Ce fils avait franchi le cap de la peine et de la misère en une seule génération. Brillant élève, il avait réussi tous ses concours et avait réalisé son rêve : devenir pilote de chasse. Hélas son avion s’est écrasé un jour d’entrainement de 1936. Son visage ressemblant à celui de Clostermann sous la casquette de pilote, est encadré sur sa tombe en forme d’avion dans le cimetière de Lesquielles.
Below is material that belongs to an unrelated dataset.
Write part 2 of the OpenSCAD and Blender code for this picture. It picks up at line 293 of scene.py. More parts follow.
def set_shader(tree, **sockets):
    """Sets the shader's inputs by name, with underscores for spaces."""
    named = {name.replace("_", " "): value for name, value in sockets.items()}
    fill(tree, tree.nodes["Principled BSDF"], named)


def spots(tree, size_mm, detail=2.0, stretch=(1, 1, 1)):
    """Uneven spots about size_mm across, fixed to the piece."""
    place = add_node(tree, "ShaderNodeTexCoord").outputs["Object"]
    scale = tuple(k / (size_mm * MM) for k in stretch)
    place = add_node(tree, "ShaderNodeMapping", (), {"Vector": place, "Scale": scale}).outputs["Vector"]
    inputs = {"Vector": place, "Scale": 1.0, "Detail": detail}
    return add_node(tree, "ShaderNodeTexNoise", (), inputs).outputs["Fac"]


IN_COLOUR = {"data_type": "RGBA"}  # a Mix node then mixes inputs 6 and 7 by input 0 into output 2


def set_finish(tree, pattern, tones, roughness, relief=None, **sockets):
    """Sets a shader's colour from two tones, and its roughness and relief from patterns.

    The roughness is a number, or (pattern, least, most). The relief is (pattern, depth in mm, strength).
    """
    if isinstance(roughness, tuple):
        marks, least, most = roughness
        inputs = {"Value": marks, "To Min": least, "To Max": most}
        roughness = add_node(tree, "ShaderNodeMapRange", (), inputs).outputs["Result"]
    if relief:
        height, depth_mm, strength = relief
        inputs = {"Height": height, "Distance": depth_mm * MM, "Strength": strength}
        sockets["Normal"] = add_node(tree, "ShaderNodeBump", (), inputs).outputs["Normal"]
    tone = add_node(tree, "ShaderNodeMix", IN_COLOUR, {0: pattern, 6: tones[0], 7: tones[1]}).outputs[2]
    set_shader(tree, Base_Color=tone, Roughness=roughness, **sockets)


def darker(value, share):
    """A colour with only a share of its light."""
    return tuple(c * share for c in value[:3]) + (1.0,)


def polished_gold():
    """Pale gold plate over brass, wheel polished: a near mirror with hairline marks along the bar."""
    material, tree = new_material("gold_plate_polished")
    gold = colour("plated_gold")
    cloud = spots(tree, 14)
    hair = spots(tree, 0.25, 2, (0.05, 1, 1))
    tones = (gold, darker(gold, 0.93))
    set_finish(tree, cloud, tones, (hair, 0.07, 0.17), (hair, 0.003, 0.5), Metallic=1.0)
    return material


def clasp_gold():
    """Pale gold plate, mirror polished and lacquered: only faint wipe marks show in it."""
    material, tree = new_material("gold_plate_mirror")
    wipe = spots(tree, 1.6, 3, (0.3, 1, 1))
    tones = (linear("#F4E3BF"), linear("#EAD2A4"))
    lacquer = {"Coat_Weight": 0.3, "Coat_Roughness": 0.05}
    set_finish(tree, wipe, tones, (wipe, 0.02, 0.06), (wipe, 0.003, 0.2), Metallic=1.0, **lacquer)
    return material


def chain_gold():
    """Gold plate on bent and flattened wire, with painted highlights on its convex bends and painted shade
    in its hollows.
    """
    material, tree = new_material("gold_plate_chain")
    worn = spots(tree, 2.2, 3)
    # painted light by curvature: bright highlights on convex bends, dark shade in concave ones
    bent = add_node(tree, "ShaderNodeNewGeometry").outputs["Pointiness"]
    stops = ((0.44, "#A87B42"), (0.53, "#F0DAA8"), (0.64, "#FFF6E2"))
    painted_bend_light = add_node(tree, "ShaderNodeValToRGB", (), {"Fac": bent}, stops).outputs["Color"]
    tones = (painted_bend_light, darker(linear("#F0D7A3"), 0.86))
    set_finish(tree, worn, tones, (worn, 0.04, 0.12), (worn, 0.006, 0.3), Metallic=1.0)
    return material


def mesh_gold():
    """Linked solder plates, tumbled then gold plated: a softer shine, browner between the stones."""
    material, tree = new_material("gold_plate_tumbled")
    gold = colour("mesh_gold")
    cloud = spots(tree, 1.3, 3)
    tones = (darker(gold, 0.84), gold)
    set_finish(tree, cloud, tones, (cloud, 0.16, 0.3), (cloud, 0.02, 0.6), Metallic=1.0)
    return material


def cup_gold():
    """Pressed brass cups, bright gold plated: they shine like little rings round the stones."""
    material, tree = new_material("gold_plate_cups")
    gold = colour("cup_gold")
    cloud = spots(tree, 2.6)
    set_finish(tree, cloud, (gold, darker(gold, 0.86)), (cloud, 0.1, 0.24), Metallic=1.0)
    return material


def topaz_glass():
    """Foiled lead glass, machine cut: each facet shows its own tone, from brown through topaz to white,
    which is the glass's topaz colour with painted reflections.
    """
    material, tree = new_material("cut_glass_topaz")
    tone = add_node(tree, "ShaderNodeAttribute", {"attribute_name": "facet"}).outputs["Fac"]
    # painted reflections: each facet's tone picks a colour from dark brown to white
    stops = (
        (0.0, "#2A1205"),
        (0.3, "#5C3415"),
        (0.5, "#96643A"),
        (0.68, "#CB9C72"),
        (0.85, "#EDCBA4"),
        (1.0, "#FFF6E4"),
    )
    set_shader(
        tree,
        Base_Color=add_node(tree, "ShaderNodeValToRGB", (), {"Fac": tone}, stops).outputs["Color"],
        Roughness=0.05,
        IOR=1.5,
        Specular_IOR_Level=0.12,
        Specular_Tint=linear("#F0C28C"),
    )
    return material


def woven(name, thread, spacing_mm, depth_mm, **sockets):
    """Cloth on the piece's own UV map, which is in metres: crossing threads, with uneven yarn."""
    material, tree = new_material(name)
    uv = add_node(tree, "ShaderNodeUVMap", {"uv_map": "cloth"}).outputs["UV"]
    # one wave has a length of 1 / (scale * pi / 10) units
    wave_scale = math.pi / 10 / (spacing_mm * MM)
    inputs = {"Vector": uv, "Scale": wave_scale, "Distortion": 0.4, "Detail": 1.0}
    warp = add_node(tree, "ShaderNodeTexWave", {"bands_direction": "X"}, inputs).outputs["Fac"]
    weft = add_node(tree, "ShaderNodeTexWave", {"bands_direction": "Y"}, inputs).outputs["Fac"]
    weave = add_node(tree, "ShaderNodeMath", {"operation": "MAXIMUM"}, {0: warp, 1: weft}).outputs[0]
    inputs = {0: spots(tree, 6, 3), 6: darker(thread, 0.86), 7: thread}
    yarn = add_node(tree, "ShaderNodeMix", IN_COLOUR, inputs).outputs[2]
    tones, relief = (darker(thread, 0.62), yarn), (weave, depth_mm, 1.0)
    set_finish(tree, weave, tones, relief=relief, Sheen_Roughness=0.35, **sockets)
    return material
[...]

Mais l’exploit historique est du fait de sa mère, qui vivait encore au moyen âge en 1954. Ce qu’elle appelait « les cabinets » était une baraque en planches au fond du jardin. Or, Madame Hautecoeur, toujours vêtue d’une grande robe grise allant jusqu’aux sabots et d’un grand tablier, n’allait pas jusqu’à cet endroit malodorant pour uriner. Elle se tenait debout et ce qui choquait particulièrement mon frère, une flaque s’étalait sous elle alors que sans vergogne elle continuait à parler. Or cette façon de procéder a été pendant des siècles une pratique courante chez les paysannes de France.

Tupigny et le retour

Quand nous quittions ce chemin du souvenir, nous parvenions en haut sur la route départementale peu fréquentée et nous marchions alors sur le grand plateau. Nous parcourions une bonne lieue de lumière vive et de vent ou de pluie battante pour finir par un petit chemin qui sentait la noisette et dévalait jusqu’au centre de Tupigny.